## Exercise aim
Start at the line containing "build_tray()", stop at the line containing "before = set(bpy.data.objects)", and set down every line in that stretch exactly as written, and nothing else.
---
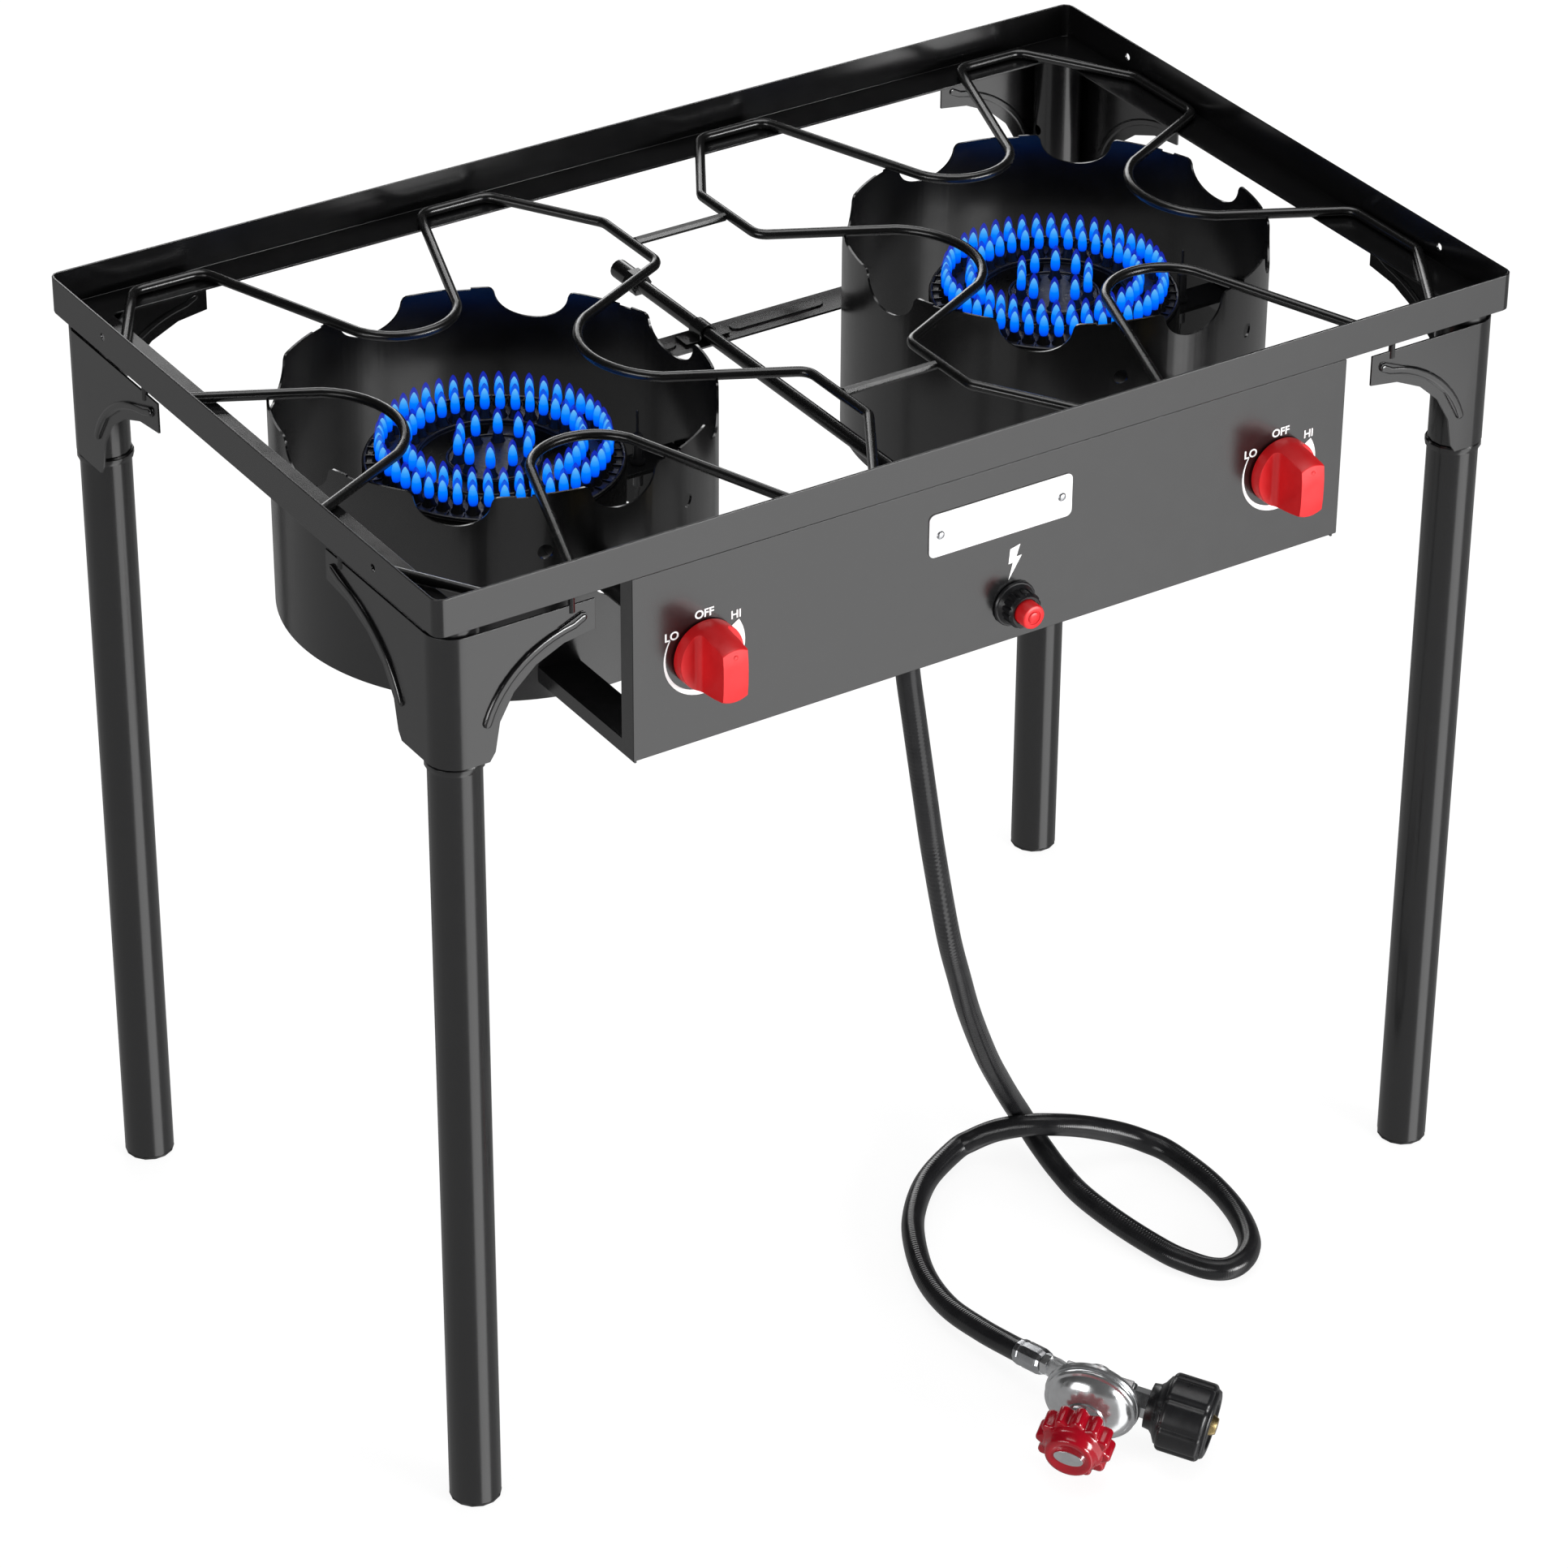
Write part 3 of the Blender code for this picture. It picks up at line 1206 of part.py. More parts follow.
def build_hose():
    at = (HOSE_BRANCH_X, -MANIFOLD_Y, 0)
    top = HOSE_BRANCH_LOW - GAP
    low = top - HOSE_FITTING_LENGTH
    fitting = [
        (0.0, top),
        (0.0078, top),
        (0.0088, top - 0.001),
        (0.0088, top - 0.011),
        (0.0080, top - 0.012),
        (0.0096, top - 0.0125),
        (0.0096, low),
        (0.0, low),
    ]
    turned("hose_fitting", fitting, 16, look="brass", at=at)
    line = even_route(HOSE_ROUTE, 76)
    rod("hose", line, HOSE_RADIUS, 2, look="hose_rubber")

    end = line[-1]
    aim = (end - line[-2]).normalized()
    sleeve = [
        (0.0, 0.025),
        (0.0086, 0.025),
        (0.0092, 0.024),
        (0.0092, 0.019),
        (0.0086, 0.018),
        (0.0092, 0.017),
        (0.0092, 0.001),
        (0.0088, 0.0),
        (0.0, 0.0),
    ]
    turn = Vector((0, 0, 1)).rotation_difference(aim).to_matrix()
    turned("hose_ferrule", sleeve, 14, turn=turn, look="steel", at=end + aim * GAP)
    return end + aim * (0.025 + GAP), aim


def build_regulator(port_end, port_aim):
    inlet = REGULATOR_INLET.normalized()
    knob_axis = (REGULATOR_KNOB - inlet * REGULATOR_KNOB.dot(inlet)).normalized()
    third = knob_axis.cross(inlet)
    turn = Matrix((inlet, third, knob_axis)).transposed()
    frame = bpy.data.objects.new("regulator_origin", None)
    stove.objects.link(frame)
    place(frame, "regulator_origin", at=REGULATOR_CENTRE, turn=turn)

    body = turned(
        "regulator_body",
        [
            (0.0, 0.0150),
            (0.0150, 0.0145),
            (0.0250, 0.0110),
            (0.0285, 0.0050),
            (0.0320, 0.0045),
            (0.0320, -0.0035),
            (0.0285, -0.0045),
            (0.0270, -0.0090),
            (0.0200, -0.0120),
            (0.0, -0.0125),
        ],
        24,
        look="die_cast",
        parent=frame,
    )
    neck = [(0.0, 0.0270), (0.0110, 0.0270), (0.0120, 0.0260), (0.0120, 0.0100), (0.0, 0.0100)]
    back = -0.0120
    to_port = turn.transposed() @ (port_end + port_aim * GAP - REGULATOR_CENTRE)
    port_dir = turn.transposed() @ port_aim
    bend = to_port + port_dir * 0.0125
    elbow = to_port + port_dir * 0.006
    join(
        body,
        turned("regulator_neck", neck, 18, parent=frame),
        cylinder("regulator_passage", (-0.024, 0, back), (0.026, 0, back), 0.0105, 14, parent=frame),
        cylinder("regulator_inlet", (0.020, 0, back), (0.0360, 0, back), 0.0098, 6, parent=frame),
        cylinder("regulator_port", to_port, bend, 0.0078, 14, parent=frame),
        cylinder("regulator_elbow", elbow, (-0.012, 0, back + 0.002), 0.0074, 12, parent=frame),
    )
    spindle = cylinder("regulator_spindle", (0, 0, 0.024), (0, 0, 0.034), 0.0050, 12, parent=frame)
    join(body, spindle)

    flutes = []
    for i in range(36):
        angle = math.radians(10 * i)
        radius = 0.0250 + 0.0006 * math.cos(angle * 12)
        flutes.append((radius * math.cos(angle), radius * math.sin(angle)))
    knob = flat_outline("regulator_knob", [flutes], 0.0273, 0.0520, look="red_plastic", parent=frame)
    cut(
        knob,
        cylinder("regulator_knob_bore", (0, 0, 0.02), (0, 0, 0.0345), 0.0054, 12, parent=frame),
        cylinder("regulator_knob_skirt", (0, 0, 0.02), (0, 0, 0.0300), 0.0128, 18, parent=frame),
    )

    nipple = [
        (0.0, 0.0820),
        (0.0055, 0.0820),
        (0.0070, 0.0790),
        (0.0080, 0.0740),
        (0.0080, 0.0700),
        (0.0065, 0.0690),
        (0.0065, 0.0365),
        (0.0, 0.0365),
    ]
    across = Matrix(((0, 0, 1), (0, 1, 0), (-1, 0, 0)))  # local Z along the inlet
    at = (0, 0, back)
    turned("inlet_nipple", nipple, 14, turn=across, look="brass", parent=frame, at=at)
    lobes = []
    for i in range(32):
        angle = math.radians(11.25 * i)
        radius = 0.0255 + 0.0012 * math.cos(angle * 8)
        lobes.append((radius * math.cos(angle), radius * math.sin(angle)))
    look = "black_plastic"
    nut = flat_outline("tank_nut", [lobes], 0.0370, 0.0770, turn=across, look=look, parent=frame, at=at)
    bore = turned(
        "tank_nut_bore",
        [(0.0, 0.09), (0.0165, 0.09), (0.0165, 0.0560), (0.0068, 0.0560), (0.0068, 0.03), (0.0, 0.03)],
        18,
        turn=across,
        parent=frame,
        at=at,
    )
    cut(nut, bore)


# ---- build --------------------------------------------------------------------------------------
CORNERS = (
    ("front_left", -1, -1),
    ("front_right", 1, -1),
    ("rear_left", -1, 1),
    ("rear_right", 1, 1),
)

build_tray()
build_grate()
for corner_name, corner_x, corner_y in CORNERS:
    build_corner(corner_name, corner_x, corner_y)
    build_leg(corner_name, corner_x, corner_y)
build_panel()
build_panel_arms()
build_guards()
build_burners()
build_valves()
build_manifold()
build_strap()
build_igniter()
ferrule_end, ferrule_aim = build_hose()
build_regulator(ferrule_end, ferrule_aim)
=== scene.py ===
import json
import math

import bmesh
import bpy
from mathutils import Matrix, Vector

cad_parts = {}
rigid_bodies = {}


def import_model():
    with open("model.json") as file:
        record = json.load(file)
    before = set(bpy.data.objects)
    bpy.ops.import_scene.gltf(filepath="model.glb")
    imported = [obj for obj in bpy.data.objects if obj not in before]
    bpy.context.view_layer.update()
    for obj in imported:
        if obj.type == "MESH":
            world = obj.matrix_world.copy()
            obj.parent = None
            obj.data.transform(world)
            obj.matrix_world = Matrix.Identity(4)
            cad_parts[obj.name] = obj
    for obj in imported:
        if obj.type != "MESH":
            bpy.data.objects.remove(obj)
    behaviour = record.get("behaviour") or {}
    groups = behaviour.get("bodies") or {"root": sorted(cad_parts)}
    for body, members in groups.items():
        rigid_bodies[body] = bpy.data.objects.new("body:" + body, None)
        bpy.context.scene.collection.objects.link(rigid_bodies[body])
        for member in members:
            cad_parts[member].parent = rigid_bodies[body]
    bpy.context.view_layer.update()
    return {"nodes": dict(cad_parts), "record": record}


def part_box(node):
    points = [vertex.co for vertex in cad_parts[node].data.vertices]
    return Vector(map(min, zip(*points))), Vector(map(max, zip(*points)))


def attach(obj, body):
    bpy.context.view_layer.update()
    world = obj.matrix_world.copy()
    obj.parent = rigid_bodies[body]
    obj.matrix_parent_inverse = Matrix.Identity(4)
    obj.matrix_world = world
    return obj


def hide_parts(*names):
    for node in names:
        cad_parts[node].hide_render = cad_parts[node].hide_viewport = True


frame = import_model()

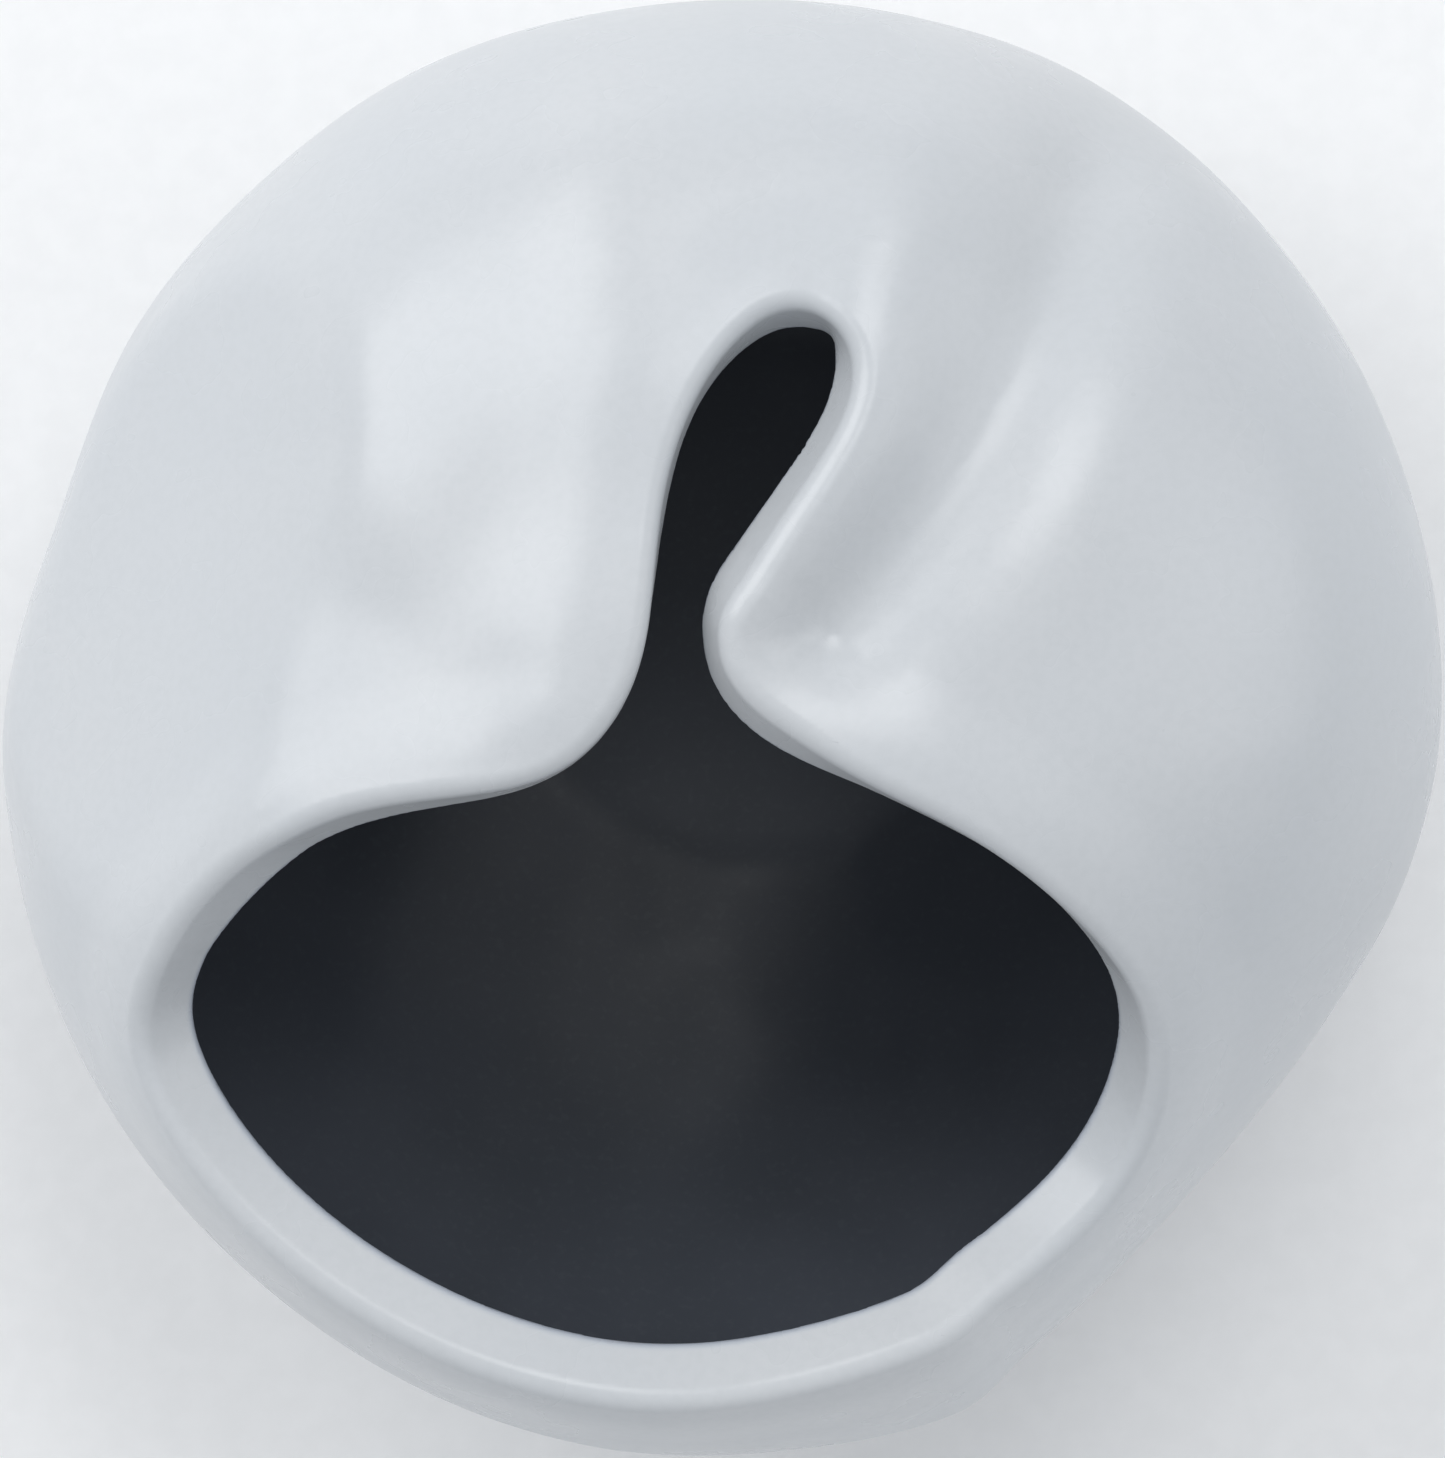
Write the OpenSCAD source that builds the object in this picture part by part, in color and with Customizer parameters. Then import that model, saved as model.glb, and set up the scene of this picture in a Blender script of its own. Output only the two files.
---
## Written response
build_tray()
build_grate()
for corner_name, corner_x, corner_y in CORNERS:
    build_corner(corner_name, corner_x, corner_y)
    build_leg(corner_name, corner_x, corner_y)
build_panel()
build_panel_arms()
build_guards()
build_burners()
build_valves()
build_manifold()
build_strap()
build_igniter()
ferrule_end, ferrule_aim = build_hose()
build_regulator(ferrule_end, ferrule_aim)
=== scene.py ===
import json
import math

import bmesh
import bpy
from mathutils import Matrix, Vector

cad_parts = {}
rigid_bodies = {}


def import_model():
    with open("model.json") as file:
        record = json.load(file)
    before = set(bpy.data.objects)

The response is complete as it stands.